Entries with parts and joints
■ ■ ■ ■

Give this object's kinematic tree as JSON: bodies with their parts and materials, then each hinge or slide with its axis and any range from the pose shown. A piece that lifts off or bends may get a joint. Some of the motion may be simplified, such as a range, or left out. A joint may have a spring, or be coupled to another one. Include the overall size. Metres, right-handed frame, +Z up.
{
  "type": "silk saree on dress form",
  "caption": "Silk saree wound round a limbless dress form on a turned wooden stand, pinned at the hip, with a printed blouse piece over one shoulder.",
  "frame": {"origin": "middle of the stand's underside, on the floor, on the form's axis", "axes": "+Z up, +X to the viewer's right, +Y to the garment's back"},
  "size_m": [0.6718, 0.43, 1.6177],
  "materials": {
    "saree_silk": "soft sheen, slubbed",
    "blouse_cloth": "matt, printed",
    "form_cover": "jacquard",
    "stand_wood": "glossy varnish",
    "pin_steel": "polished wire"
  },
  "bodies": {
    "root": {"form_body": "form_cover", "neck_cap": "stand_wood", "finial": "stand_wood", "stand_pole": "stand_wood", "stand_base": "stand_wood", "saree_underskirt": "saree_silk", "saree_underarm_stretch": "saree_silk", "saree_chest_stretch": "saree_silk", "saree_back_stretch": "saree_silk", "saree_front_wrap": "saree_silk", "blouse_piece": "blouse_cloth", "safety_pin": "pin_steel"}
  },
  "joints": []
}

■ ■ ■ ■

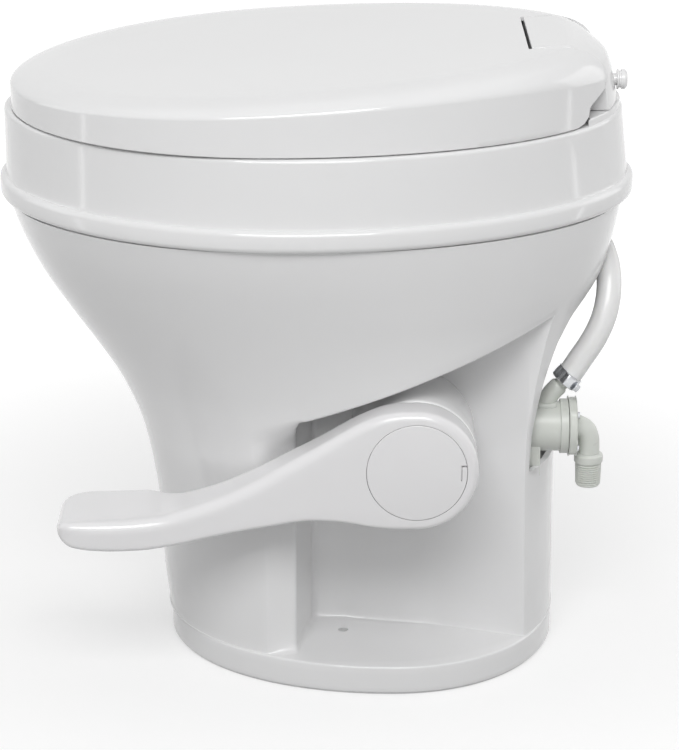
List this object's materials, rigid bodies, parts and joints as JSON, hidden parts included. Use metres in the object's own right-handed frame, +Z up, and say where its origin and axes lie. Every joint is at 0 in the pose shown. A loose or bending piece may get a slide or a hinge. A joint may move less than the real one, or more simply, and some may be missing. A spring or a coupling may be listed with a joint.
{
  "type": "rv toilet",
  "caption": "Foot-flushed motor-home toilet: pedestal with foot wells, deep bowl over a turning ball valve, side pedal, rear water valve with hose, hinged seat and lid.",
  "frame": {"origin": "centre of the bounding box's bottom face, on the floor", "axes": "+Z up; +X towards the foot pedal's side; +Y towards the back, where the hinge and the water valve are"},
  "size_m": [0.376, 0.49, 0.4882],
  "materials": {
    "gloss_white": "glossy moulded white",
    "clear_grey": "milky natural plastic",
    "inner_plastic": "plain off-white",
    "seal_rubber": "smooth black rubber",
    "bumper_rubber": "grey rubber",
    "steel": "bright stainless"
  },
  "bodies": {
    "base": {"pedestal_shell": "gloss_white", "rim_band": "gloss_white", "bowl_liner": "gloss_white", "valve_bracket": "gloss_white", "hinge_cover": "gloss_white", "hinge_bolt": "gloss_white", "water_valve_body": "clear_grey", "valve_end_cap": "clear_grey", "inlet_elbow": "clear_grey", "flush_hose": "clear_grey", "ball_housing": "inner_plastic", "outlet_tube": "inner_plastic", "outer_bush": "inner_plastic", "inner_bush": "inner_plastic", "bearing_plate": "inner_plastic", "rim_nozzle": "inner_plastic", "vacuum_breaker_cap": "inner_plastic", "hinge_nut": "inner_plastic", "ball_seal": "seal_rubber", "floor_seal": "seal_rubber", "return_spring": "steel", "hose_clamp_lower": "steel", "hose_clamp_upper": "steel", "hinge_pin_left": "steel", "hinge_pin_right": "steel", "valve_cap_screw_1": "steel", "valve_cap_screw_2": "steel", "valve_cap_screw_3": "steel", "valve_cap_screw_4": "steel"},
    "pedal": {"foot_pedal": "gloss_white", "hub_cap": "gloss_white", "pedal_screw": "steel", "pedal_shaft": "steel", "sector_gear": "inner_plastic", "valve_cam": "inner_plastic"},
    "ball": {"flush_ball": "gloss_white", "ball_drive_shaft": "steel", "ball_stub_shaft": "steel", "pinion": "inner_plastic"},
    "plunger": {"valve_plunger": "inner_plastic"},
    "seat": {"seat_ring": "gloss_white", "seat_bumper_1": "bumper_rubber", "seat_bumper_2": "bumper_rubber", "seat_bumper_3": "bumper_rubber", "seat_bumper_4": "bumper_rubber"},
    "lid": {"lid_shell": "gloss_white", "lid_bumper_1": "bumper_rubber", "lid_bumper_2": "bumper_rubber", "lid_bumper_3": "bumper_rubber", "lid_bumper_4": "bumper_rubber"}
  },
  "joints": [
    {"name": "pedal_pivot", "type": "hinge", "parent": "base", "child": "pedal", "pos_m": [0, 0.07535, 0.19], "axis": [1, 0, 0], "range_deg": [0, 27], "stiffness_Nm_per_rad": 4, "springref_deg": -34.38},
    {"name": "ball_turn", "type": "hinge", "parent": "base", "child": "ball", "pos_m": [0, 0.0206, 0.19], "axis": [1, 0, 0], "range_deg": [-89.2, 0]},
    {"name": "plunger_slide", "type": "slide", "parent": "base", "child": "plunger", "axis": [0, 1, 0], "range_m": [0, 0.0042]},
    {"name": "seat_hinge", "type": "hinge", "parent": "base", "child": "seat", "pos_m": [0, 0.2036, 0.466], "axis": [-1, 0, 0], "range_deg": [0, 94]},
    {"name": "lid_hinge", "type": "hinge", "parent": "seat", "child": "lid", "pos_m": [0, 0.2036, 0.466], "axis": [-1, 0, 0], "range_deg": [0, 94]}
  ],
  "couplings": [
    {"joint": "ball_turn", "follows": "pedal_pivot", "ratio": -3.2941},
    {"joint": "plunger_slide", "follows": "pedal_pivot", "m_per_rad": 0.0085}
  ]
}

■ ■ ■ ■

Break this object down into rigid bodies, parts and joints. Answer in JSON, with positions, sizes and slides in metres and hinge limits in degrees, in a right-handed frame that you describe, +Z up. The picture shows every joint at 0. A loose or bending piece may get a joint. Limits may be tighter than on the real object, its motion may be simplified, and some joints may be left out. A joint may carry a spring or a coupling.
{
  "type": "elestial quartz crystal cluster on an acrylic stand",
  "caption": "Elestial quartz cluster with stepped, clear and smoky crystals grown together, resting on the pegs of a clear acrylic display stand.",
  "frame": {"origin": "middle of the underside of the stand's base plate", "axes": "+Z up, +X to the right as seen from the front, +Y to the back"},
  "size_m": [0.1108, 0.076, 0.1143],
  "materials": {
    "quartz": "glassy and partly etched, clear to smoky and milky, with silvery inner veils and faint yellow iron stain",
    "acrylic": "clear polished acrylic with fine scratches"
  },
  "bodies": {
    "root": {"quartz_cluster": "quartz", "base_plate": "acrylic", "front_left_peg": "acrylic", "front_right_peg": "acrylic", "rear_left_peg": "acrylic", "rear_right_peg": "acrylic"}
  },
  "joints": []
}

■ ■ ■ ■

Report the number of lines in the entries above that include the string "pose". Give nothing but the number.

2